F = S * (1+r_dc) / (1+r_fc). Divide by both sides you get F/(1+r_dc) = S/(1+r_fc). These should be equal, or stated another way, F/(1+r_dc) - S/(1+r_fc) = 0. If it’s not zero, you have credit risk (direction of sign determines who bears the sign).

I think I MIGHT have figured out the difference, and If you have schweser and the text boks I suggest you look at the 2 examples since this is my 3rd time I can tell you this has shown up on each of the last 2 exams. First break down general logic: You have positive value if you ( the PM) is going to * PAY * for something down the road( Forward) that is LESS than current price ( i.e SPOT). So If I pay for something thats going to cost me \$1 in 1 month for something currently worth \$3, i’m doing good, and this is positive to me, hence potential credit risk is with counterparty and of course within the next month, this could change therefore we dont say there is any current credit risk since we have not yet reached settlement date. The other way we can think about this and I think is the main difference between the 2 examples I originally posted above is you can think of the PM who will * RECEIVE* something. You obviously want to RECEIVE something in future ( Forward) that is worth MORE than the current price ( Spot). And even though both examples were long forwards, one was a PM who was Borroing forward currency, and the other one was paying hence the difference. I just have to remember which one to discount at the foreign rate vs the domestic rate. ** Guys, allot of these MC questions can be done without even knowing the calculations just the theory, or at minimum will allow you to delete the 1 wrong question int he MC which will leave you with a 50/50 chance for the remaining 2 if you forgot the formula

3rdtimesacharm? Wrote: ------------------------------------------------------- > #12, Schweser , SS14 pg 111 > > This question has it PV of Forward price - PV of > Spot Price to figure out who has credit risk Manager is entering into a Short forward contract. > > CFAI Text V5 pg 255 ex#1 > > They have PV of Spot - PV of Forward to figure out > the credit risk Manager is entering into a Long forward contract. I don’t completely understand the logic behind it but that is the only difference between 2 questions. CFAI asked this question last year … similar to Text V5 pg 255 ex#1 I used PV Forward - PV Spot … wrong answer … zero point as this will change the direction of credit risk. Hope this helps

Rakesh, If we combine your statement: " Manager is entering into a Short forward contract" Then which one of my explanation’s below makes sense? You have positive value if you ( the PM) is going to * PAY * for something down the road( Forward) that is LESS than current price ( i.e SPOT).
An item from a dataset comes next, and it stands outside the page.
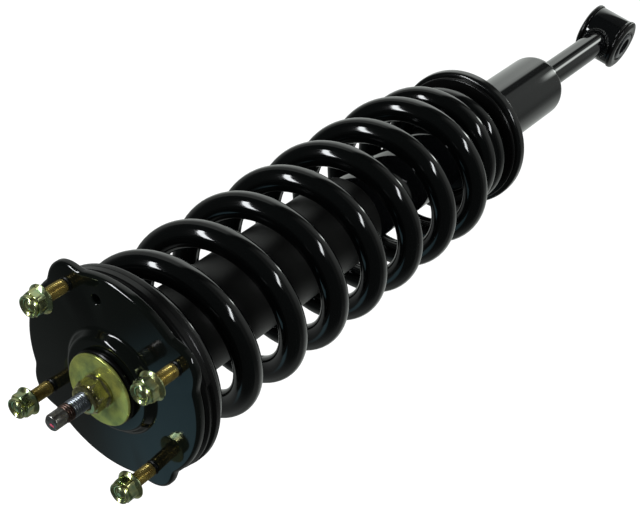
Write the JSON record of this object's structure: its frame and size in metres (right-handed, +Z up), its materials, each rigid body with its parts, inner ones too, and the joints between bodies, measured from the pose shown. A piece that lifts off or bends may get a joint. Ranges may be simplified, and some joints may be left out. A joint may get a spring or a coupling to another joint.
{
  "type": "coil-over strut assembly",
  "caption": "Suspension strut with a twin-tube damper, coil spring, dust boot, studded top mount and rubber-bushed lower eye.",
  "frame": {"origin": "centre of the lower eye's bore", "axes": "+Z up along the damper's axis towards the top mount, Y along the lower eye's bolt, X across it"},
  "size_m": [0.1232, 0.1242, 0.6611],
  "materials": {
    "gloss_black_paint": "gloss black paint over steel",
    "satin_black_paint": "satin black dip paint over pressed steel",
    "bare_steel": "oiled machined steel",
    "rod_chrome": "hard-chromed and polished, dark phosphate on the threads",
    "yellow_zinc": "yellow chromate zinc plating",
    "rubber": "moulded black rubber, semi-matt",
    "boot_plastic": "matt black moulded thermoplastic",
    "bump_foam": "cellular polyurethane",
    "low_friction_plastic": "filled PTFE band"
  },
  "bodies": {
    "damper": {"damper_tube": "gloss_black_paint", "lower_stem": "gloss_black_paint", "eye_ring": "gloss_black_paint", "eye_bushing": "rubber", "lower_spring_seat": "satin_black_paint", "lower_spring_pad": "rubber", "coil_spring": "gloss_black_paint", "base_valve": "bare_steel", "pressure_tube": "bare_steel", "rod_guide": "bare_steel", "oil_seal": "rubber", "striker_cap": "satin_black_paint"},
    "rod": {"piston_rod": "rod_chrome", "piston": "bare_steel", "piston_band": "low_friction_plastic", "piston_nut": "bare_steel", "rebound_stop": "rubber", "bump_stop": "bump_foam", "dust_boot": "boot_plastic", "lower_washer": "satin_black_paint", "spacer_sleeve": "bare_steel", "upper_washer": "yellow_zinc", "rod_nut": "yellow_zinc"},
    "mount": {"mount_plate": "gloss_black_paint", "mount_studs": "yellow_zinc", "stud_nuts": "yellow_zinc", "upper_spring_seat": "satin_black_paint", "upper_insulator": "rubber", "lower_cushion": "rubber", "upper_cushion": "rubber"},
    "eye_bolt_sleeve": {"eye_sleeve": "bare_steel"}
  },
  "joints": [
    {"name": "stroke", "type": "slide", "parent": "damper", "child": "rod", "axis": [0, 0, 1], "range_m": [-0.105, 0], "stiffness_N_per_m": 80000, "deforming": ["coil_spring"]},
    {"name": "mount_twist", "type": "hinge", "parent": "rod", "child": "mount", "pos_m": [0, 0, 0.5978], "axis": [0, 0, 1], "range_deg": [-8, 8], "stiffness_Nm_per_rad": 20},
    {"name": "eye_twist", "type": "hinge", "parent": "damper", "child": "eye_bolt_sleeve", "pos_m": [0, 0, 0], "axis": [0, 1, 0], "range_deg": [-20, 20], "stiffness_Nm_per_rad": 30}
  ]
}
So If I pay for something thats going to cost me \$1 in 1 month for something currently worth \$3, i’m doing good, and this is positive to me, hence potential credit risk is with counterparty and of course within the next month, this could change therefore we dont say there is any current credit risk since we have not yet reached settlement date. The other way we can think about this and I think is the main difference between the 2 examples I originally posted above is you can think of the PM who will * RECEIVE* something. You obviously want to RECEIVE something in future ( Forward) that is worth MORE than the current price ( Spot).

3rdtimesacharm In your first statement if you are in profit (PV of inflows>PV of outflows) then you are exposed to potential cr risk & not counterparty because this profit/current value is claimable if counterparty defaults.
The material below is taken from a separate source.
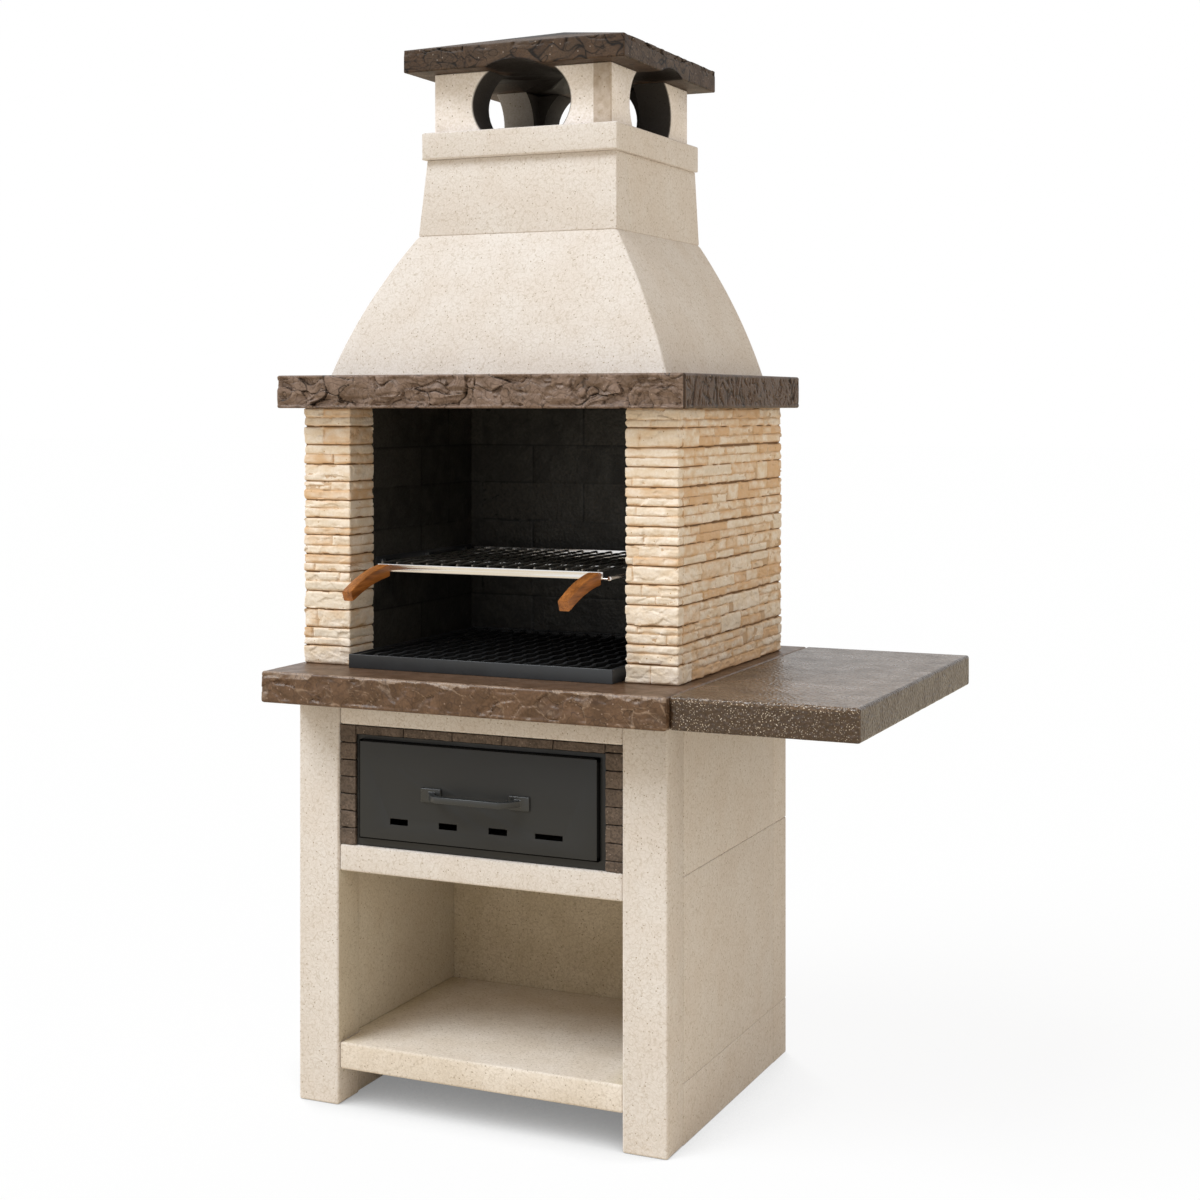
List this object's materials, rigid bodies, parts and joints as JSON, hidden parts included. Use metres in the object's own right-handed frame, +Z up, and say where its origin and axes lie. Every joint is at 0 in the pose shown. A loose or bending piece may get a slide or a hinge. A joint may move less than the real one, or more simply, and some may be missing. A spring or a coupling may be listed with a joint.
{
  "type": "masonry barbecue",
  "caption": "Free-standing cast-stone barbecue with a storage niche, ash drawer, pull-out cooking grate, side shelf, smoke hood and chimney.",
  "frame": {"origin": "middle of the footprint of the whole barbecue with its side shelf, on the floor", "axes": "+Z up, the cook stands on the -Y side, the side shelf is on the +X side"},
  "size_m": [1.2044, 0.791, 2.128],
  "materials": {
    "cast_stone": "pale cast stone, fine sanded grain, slightly rounded arrises",
    "bench_stone": "brown cast stone, rock-face front edge, smooth sealed top",
    "shelf_stone": "brown cast stone with pale specks, dimpled sealed top",
    "lintel_stone": "brown cast stone with a rock-face edge",
    "cap_stone": "grey-brown cast stone with a rock-face edge",
    "ledge_stone": "cream and ochre stone strips with a split face",
    "dark_brick": "dark brown cast brick with a rough face",
    "firebrick": "black firebrick lining with pressed joints",
    "light_concrete": "plain light concrete",
    "painted_steel": "dark grey heat-resistant paint",
    "black_steel": "black heat-resistant paint",
    "zinc_steel": "zinc-plated steel",
    "grate_chrome": "bright chrome plating",
    "grate_iron": "blackened bars",
    "coal_iron": "black cast bars",
    "handle_wood": "oiled reddish-brown hardwood"
  },
  "bodies": {
    "masonry": {"left_leg": "cast_stone", "right_leg": "cast_stone", "left_plinth_block": "cast_stone", "right_plinth_block": "cast_stone", "left_lower_panel": "cast_stone", "right_lower_panel": "cast_stone", "left_upper_panel": "cast_stone", "right_upper_panel": "cast_stone", "left_rear_column": "cast_stone", "right_rear_column": "cast_stone", "back_panel": "cast_stone", "bottom_shelf": "cast_stone", "middle_shelf": "cast_stone", "apron_beam": "cast_stone", "surround_left": "dark_brick", "surround_right": "dark_brick", "surround_top": "dark_brick", "drawer_frame": "painted_steel", "drawer_rail_left": "zinc_steel", "drawer_rail_right": "zinc_steel", "bench_slab": "bench_stone", "side_shelf": "shelf_stone", "side_shelf_dowels": "zinc_steel", "left_wall_core": "light_concrete", "right_wall_core": "light_concrete", "left_front_stones": "ledge_stone", "right_front_stones": "ledge_stone", "left_side_stones": "ledge_stone", "right_side_stones": "ledge_stone", "firebox_left_lining": "firebrick", "firebox_right_lining": "firebrick", "firebox_rear_lining": "firebrick", "firebox_rear_wall": "light_concrete", "lintel_slab": "lintel_stone", "smoke_hood": "cast_stone", "neck_front_block": "cast_stone", "neck_rear_block": "cast_stone", "collar_slab": "cast_stone", "crown_posts": "cast_stone", "cap_slab": "cap_stone", "grate_rail_left": "black_steel", "grate_rail_right": "black_steel", "rail_screws": "zinc_steel"},
    "ash_drawer": {"drawer_box": "painted_steel", "drawer_front": "painted_steel", "drawer_handle": "painted_steel"},
    "cooking_grate": {"grate_frame": "grate_chrome", "grate_rods": "grate_iron", "left_grate_handle": "handle_wood", "right_grate_handle": "handle_wood", "grate_handle_bolts": "zinc_steel"},
    "ember_tray": {"ember_tray": "black_steel"},
    "charcoal_grate": {"charcoal_grate": "coal_iron"}
  },
  "joints": [
    {"name": "drawer_slide", "type": "slide", "parent": "masonry", "child": "ash_drawer", "axis": [0, -1, 0], "range_m": [0, 0.36]},
    {"name": "grate_slide", "type": "slide", "parent": "masonry", "child": "cooking_grate", "axis": [0, -1, 0], "range_m": [0, 0.25]},
    {"name": "ember_tray_slide", "type": "slide", "parent": "masonry", "child": "ember_tray", "axis": [0, -1, 0], "range_m": [0, 0.2]},
    {"name": "charcoal_grate_lift", "type": "slide", "parent": "ember_tray", "child": "charcoal_grate", "axis": [0, 0, 1], "range_m": [0, 0.1]}
  ]
}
FOR CREDIT RISK IN A FORWARD CONTRACT: First convert any rate CFAI gives you in DC/FC, they could trick by giving FC/DC. 1. If you are long a forward contract: Sell spot discount at foreign rate - Buy forward discount at domestic rate 2. If you are short a forward contract: Sell forward discount at domestic rate - Buy spot discount at foreign rate If value is negative, you need to pay --> other side bears credit risk The key is to remember forward always discount at domestic rate and spot always discount at foreign rate which comes from here: F = S (1+Rd)/(1+Rf) or F/(1+Rd) - S /(1+Rf)=0 After all of this, I can almost bet they give us credit risk of swap for 2010 exam.

that was great inbead…thanks for posting

Guys a way simpler method is to simply recalculate the new forward price that would take place on the market with F= s( 1+rd / 1 + rl)^T Then you just substract this foward price to the one which the mgt entered and pv the result. This will give you the credit risk of the forward. J.

I just used the above formula to resolve 2009, 2008 and CFAI text problems. It works every single time. The key is to remember to convert into DC/FC.